LOUISVILLE, Ky. (WDRB) -- It's a Wednesday afternoon, and a team of Kentucky State Police and Jeffersontown officers is preparing to execute a search warrant.

“Every one of these is different. A lot of the elements of the crime are the same, but executing the warrant, each home we go to, residence, apartment, whatever it may be, every one of those is different,” said Lt. Jeremy Murrell, commander of the Kentucky State Police Electronic Crimes Branch. 

Within minutes, the officers arrive at a nearby apartment complex and make their move. The target is a unit on the second floor.

Six people live here but the man they're looking for is not home yet.

While they wait for the suspect to arrive, investigators begin collecting and processing evidence.

“We try to identify all electronic media, anything that can be used to download. In this instance, we already know that images have been downloaded from the internet,” said Murrell.

That's because the Electronic Crimes Branch has been tracking the suspect's computer activity from its headquarters in Frankfort.

Investigators will not go into detail, but they use a number of devices and techniques to scour the internet for images of child porn and trace them to their source.

“It's a large problem in our state,” said Murrell. “Every day thousands of people are downloading images.”

That's right, thousands. It's a crime that has grown as technology has expanded.

Last year the unit made 24 arrests. Officers have already busted 32 suspects this year and that doesn't count arrests made by other agencies.

What used to be traded in backrooms can now be downloaded to a smart phone.

“Basically, what we do today may change and be something totally different tomorrow. So we have to be kind of fluid in the way we conduct our investigations and adapt to the way things change,” said Sgt. Bill Collins, who supervises the Forensics Unit.

And what's worse is that technology allows predators access to unsuspecting children through social media.

“As a parent, it's very important that you monitor what your children do online. Sit there with them,” said Murrell.

“If we would warn of strangers or stranger danger in the park, we have to worry about that now into our homes,” said Collins.

Collins’ team processes the images that are found and preserves them as evidence for trial.

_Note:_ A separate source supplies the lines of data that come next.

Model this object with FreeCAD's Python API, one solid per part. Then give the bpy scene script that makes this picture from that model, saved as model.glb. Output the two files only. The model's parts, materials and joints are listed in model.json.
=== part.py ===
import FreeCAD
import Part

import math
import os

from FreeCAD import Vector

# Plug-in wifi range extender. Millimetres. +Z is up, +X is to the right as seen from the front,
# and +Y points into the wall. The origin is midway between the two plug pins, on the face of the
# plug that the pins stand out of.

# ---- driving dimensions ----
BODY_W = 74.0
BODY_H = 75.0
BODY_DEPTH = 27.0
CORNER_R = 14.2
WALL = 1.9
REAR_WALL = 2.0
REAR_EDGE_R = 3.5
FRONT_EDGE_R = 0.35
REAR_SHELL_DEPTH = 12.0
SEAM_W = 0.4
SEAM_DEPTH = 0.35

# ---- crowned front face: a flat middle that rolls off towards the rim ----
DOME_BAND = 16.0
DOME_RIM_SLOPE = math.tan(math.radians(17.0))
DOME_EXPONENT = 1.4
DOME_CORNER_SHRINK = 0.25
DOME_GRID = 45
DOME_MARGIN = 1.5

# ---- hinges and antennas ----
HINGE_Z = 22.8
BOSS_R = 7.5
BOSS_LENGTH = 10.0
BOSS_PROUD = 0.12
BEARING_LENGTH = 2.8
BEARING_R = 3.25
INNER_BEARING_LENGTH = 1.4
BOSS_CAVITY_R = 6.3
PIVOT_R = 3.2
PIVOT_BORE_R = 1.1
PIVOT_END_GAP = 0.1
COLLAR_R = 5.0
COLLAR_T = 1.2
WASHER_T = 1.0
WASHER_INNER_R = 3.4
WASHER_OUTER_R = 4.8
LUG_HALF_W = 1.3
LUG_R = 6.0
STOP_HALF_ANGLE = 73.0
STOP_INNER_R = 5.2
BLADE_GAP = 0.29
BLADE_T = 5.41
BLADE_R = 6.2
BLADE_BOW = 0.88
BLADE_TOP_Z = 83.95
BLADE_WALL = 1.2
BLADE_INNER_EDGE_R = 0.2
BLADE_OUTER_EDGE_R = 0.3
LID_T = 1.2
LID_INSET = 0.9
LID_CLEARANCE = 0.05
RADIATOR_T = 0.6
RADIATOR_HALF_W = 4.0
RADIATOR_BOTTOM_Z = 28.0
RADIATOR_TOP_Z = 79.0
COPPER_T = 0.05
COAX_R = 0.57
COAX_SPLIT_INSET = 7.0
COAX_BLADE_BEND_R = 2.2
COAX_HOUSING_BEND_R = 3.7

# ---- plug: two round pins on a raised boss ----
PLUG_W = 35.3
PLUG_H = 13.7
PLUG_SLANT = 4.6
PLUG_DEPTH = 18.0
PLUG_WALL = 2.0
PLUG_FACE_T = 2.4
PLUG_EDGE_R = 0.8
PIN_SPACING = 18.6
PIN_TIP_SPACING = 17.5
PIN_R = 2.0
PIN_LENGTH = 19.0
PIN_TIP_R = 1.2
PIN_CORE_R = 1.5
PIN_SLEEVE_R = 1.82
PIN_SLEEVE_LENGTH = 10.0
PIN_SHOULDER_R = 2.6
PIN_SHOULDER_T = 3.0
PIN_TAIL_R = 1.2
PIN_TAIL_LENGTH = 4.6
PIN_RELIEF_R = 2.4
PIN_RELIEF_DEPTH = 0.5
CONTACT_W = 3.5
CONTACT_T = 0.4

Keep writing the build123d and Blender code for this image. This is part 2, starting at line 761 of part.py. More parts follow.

It requires massive amounts of storage space.

“We're talking terabytes, which is a tremendous challenge for the law enforcement community and the civil community to be able to store all this data,” said Det. Mike Viergutz.

“Just in the room we're standing in, there's thousands and thousands of dollars of equipment,” said Collins.

It's an expensive operation, funded entirely by federal grants. But a law passed by the General Assembly last year is expected to give investigators more funding firepower from the state.

It's called Alicia's law, named after a Pennsylvania girl who was abducted by an internet stalker at age 13, then raped and tortured live on the internet.

“But I was miraculously rescued because of the FBI; because they had the funding and the resources to find and rescue me,” Alicia told WDRB News in February.

The law adds a $10 fine to every criminal conviction, with the money going to the Electronic Crimes Branch. It's still unclear how much money that will generate.

“We use that money for training, equipment and personnel, and any additional funding we get in the future will be used the same way,” said Murrell.

Back in Jeffersontown, a mobile forensics lab has found 20 images on the suspect's computer and when he arrives, he is questioned, and arrested.

The next day, 39-year-old Rosalio Martinez-Bruno is arraigned on charges of possessing and distributing matter portraying a sex performance by a minor. Each count is punishable by up to five years in prison.

Judge David Holton sets his bond at $20,000.

“I find that he is a safety risk by the mere fact that he allegedly admitted to observing this kind of demented behavior,” said Holton in court.

It's another alleged child predator off the internet highway and this suspect lives across the street from a playground.

“The children of the commonwealth are at risk, and that's what motivates us,” said Murrell.

The tools may be new, but it all comes down to old fashioned police work as these officers try to protect kids from high tech predators.